Qu’une femelle sans mâle sache pondre seule, comme pond une poule sans coq, passe encore, mais que les œufs de la magicienne, qu’elle enterre soigneusement un par un, éclosent ! Parfois cinq ans après la ponte… Quel mystère ! Et quelle aubaine pour les théoriciens du genre ! Vous savez qu’ils n’en finissent pas de traquer les bizarreries reproductives de la nature avec une obsession : casser la procréation sexuée qui condamne l’Homo sapiens à passer par le sexe complémentaire pour engendrer.
Tiens, je découvre sur Rue 89 un article du 7 août 2013 titré : « Chez les animaux, un enfant, c’est pas toujours un papa, une maman », où notre magicienne a la part belle.
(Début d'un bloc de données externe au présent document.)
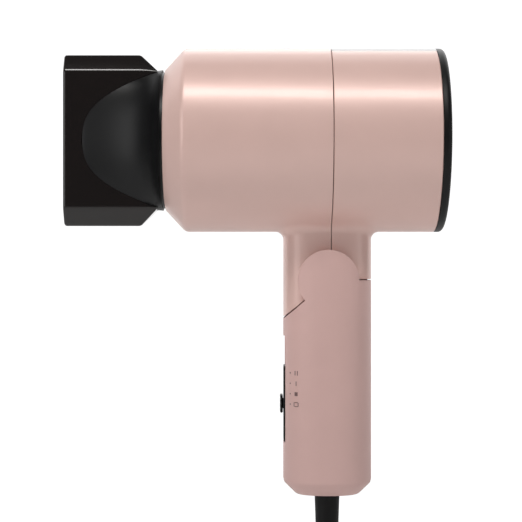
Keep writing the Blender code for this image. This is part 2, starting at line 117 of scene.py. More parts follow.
def plastic(name, colour, rough, vary=0.04, grain=2500, bump=0.05, coat=0.0, metal=0.0, spec=0.5):
    """Moulded material: slight colour mottle, uneven gloss and a fine skin grain."""
    material = bpy.data.materials.new(name)
    material.use_nodes = True
    tree = material.node_tree
    shader = tree.nodes["Principled BSDF"]
    shader.inputs["Metallic"].default_value = metal
    shader.inputs["Coat Weight"].default_value = coat
    shader.inputs["Coat Roughness"].default_value = 0.15
    shader.inputs["Specular IOR Level"].default_value = spec
    place = tree.nodes.new("ShaderNodeTexCoord")
    broad = tree.nodes.new("ShaderNodeTexNoise")
    broad.inputs["Scale"].default_value = 55
    broad.inputs["Detail"].default_value = 4
    fine = tree.nodes.new("ShaderNodeTexNoise")
    fine.inputs["Scale"].default_value = grain
    fine.inputs["Detail"].default_value = 2
    tint = tree.nodes.new("ShaderNodeValToRGB")
    tint.color_ramp.elements[0].position = 0.3
    tint.color_ramp.elements[1].position = 0.7
    tint.color_ramp.elements[0].color = tuple(c * (1 - vary) for c in colour[:3]) + (1,)
    tint.color_ramp.elements[1].color = tuple(min(1, c * (1 + vary)) for c in colour[:3]) + (1,)
    gloss = tree.nodes.new("ShaderNodeMapRange")
    gloss.inputs["To Min"].default_value = rough * 0.9
    gloss.inputs["To Max"].default_value = min(1, rough * 1.12)
    skin = tree.nodes.new("ShaderNodeBump")
    skin.inputs["Strength"].default_value = bump
    skin.inputs["Distance"].default_value = 0.00005
    link = tree.links.new
    link(place.outputs["Object"], broad.inputs["Vector"])
    link(place.outputs["Object"], fine.inputs["Vector"])
    link(broad.outputs["Fac"], tint.inputs["Fac"])
    link(tint.outputs["Color"], shader.inputs["Base Color"])
    link(broad.outputs["Fac"], gloss.inputs["Value"])
    link(gloss.outputs["Result"], shader.inputs["Roughness"])
    link(fine.outputs["Fac"], skin.inputs["Height"])
    link(skin.outputs["Normal"], shader.inputs["Normal"])
    return material


PEARL = plastic("pearl_pink", srgb(236, 200, 191), 0.36, 0.015, 4000, 0.04, 0.25, 0.12)
GRIP = plastic("grip_pink", srgb(224, 186, 180), 0.5, 0.02, 3500, 0.08, 0.0, 0.05)
BLACK = plastic("matte_black", srgb(9, 9, 10), 0.42, 0.1, 3000, 0.1, spec=0.3)
CONE = plastic("cone_black", srgb(9, 9, 11), 0.38, 0.1, 3000, 0.06, spec=0.35)
SMOKE = plastic("smoked_gloss", srgb(18, 11, 10), 0.12, 0.1, 300, 0.01, 0.4)
INLAY = plastic("inlay_black", srgb(16, 15, 16), 0.2, 0.1, 2000, 0.03, 0.3)
RUBBER = plastic("cord_rubber", srgb(9, 9, 10), 0.6, 0.15, 1800, 0.25, spec=0.3)
STEEL = plastic("steel", srgb(175, 175, 178), 0.32, 0.06, 1500, 0.05, 0.0, 1.0)
COIL = plastic("coil_wire", srgb(150, 140, 130), 0.4, 0.15, 1500, 0.05, 0.0, 1.0)
BRASS = plastic("brass", srgb(205, 175, 110), 0.25, 0.06, 1500, 0.05, 0.0, 1.0)
MICA = plastic("mica", srgb(190, 170, 135), 0.55, 0.2, 600, 0.2)
BOARD = plastic("board", srgb(30, 95, 50), 0.45, 0.15, 900, 0.1)
NYLON = plastic("nylon", srgb(222, 220, 210), 0.5, 0.04, 1500, 0.1)
PRINT = plastic("mark_print", srgb(120, 92, 90), 0.5, 0.05)


def strap_weave():
    """Woven hook-and-loop strap."""
    material = plastic("strap_weave", srgb(24, 24, 26), 0.9, 0.25, 1200, 0.6)
    tree = material.node_tree
    weave = tree.nodes.new("ShaderNodeTexChecker")
    weave.inputs["Scale"].default_value = 1400
    bump = tree.nodes["Bump"]
    place = tree.nodes["Texture Coordinate"]
    tree.links.new(place.outputs["Object"], weave.inputs["Vector"])
    tree.links.new(weave.outputs["Fac"], bump.inputs["Height"])
    return material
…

Légende : « Elle a fait un bébé toute seule » (http://www.rue89.com/2013/08/07/papa-maman-meme-chez-les-animaux-244787). Pourquoi pas « mère célibataire » pendant qu’on y est ?
Nous y sommes : les féministes radicales, qui condamneraient à la casserole mon coq si elles prenaient le temps d’observer le traitement avilissant qu’il inflige à mes huit poules, matin midi et soir, en sont venues à envier la condition d’une sauterelle de la nuit. Notons au passage que, là où le mâle existe, notre Magicienne dentelée le dévore volontiers au terme de l’accouplement…De tout cela, je m’émerveille, tout en récusant fermement « l’anthropomorphisme inversé ». C’est la tendance à prendre exemple sur les mœurs animales pour légitimer ou provoquer les mutations des sociétés humaines. Dire qu’il faut si souvent expliquer aux interlocuteurs que fascine la diversité des modes de reproduction de la faune que l’homme n’est pas un mammifère – ni un poisson, un oiseau ou un crabe – comme les autres !
Que La Fontaine déguise les bêtes en personnes pour décrire l’humanité : génial. Mais prendre exemple sur les animaux pour déconstruire l’homme ? Pur abêtissement.